I followed Thabani who told me to turn off the torch. He went into the adjoining room and I saw him kneel in front of a bed before the door closed. One of the children told me to sit, in good English, on the only chair. I gave them the single pen I keep in my rucksack to the nearest child barely being able to see anything. After ten minutes Thabani and I left taking another path to the main road. He filled me in over the next fifteen minutes and we were silent for the rest of the walk back to Dolphin Encounters.
Apparently the man was an off duty police man who was trying to phone his on duty friends. He would have accepted R300 but Thabani had suggest R250 and explained the children had led us there. The man argued that you could not bring white people there as we would kill them, maybe bringing a gun next time. I told Thabani I would give him R100 for his troubles back at the camp but not to pay them to which he explained that the old woman in the shack was a witchdoctor and had put a curse on him.
As we approached the camp gates, now about 12.40am, Thabani asked for a pair a swim shorts saying that one hand washes the other. I gave him a pair of shorts and R200 and asked the gate guard to take a photo of us.

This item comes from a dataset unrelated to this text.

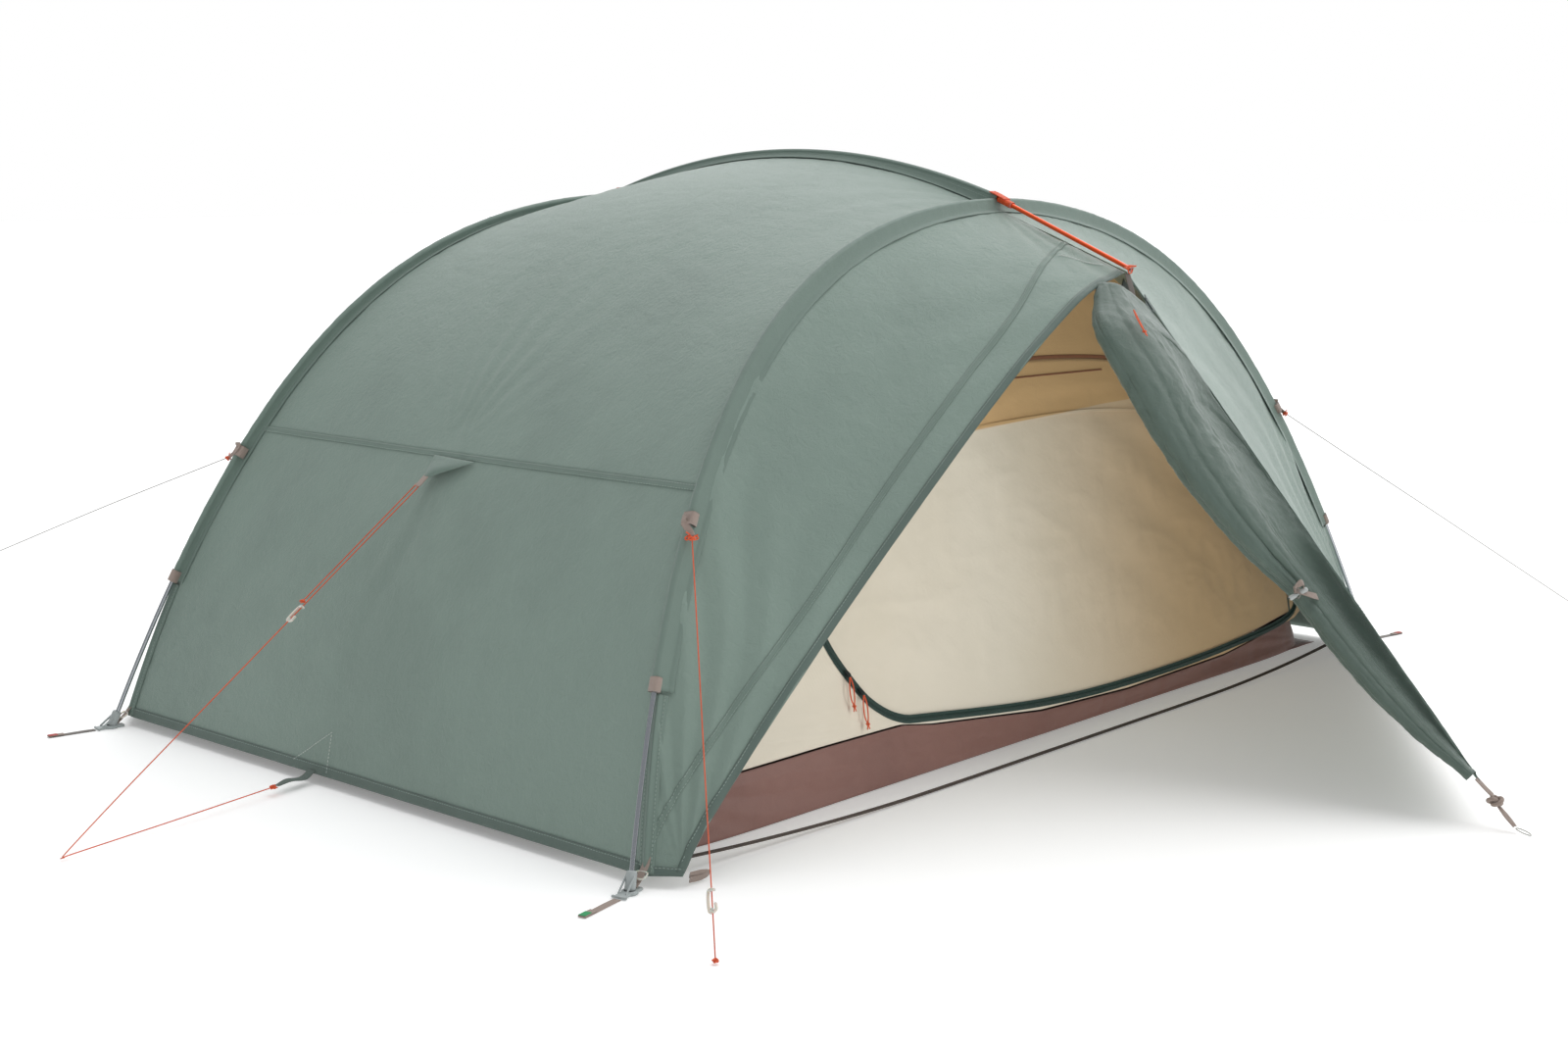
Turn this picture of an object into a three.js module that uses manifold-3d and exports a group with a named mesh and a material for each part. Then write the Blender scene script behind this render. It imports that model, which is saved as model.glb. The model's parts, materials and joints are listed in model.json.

Thabani and I shook hands goodbye and I said “one hand washes the other.”

So all fun and games really, unlike getting tonsillitis.


Hah! the handlebar moustache is obscene and yet mysteriously compelling.
We must get Gerald to make one at once!
I love the comedy value of the moustache but I’m afraid I prob sympathise with Han! And you’re a wally. Hours of daylight prob would have been a better idea! Glad you came back alive, did you like the books?! Merry crimbo and have a drunken one tomorrow-keep your pants on until you’re in your flat! lol
The handlebar moustache is better than I could possibly have hoped …. brilliant :-D
Sadly I have just thrown out the last of my rotting monkey apples.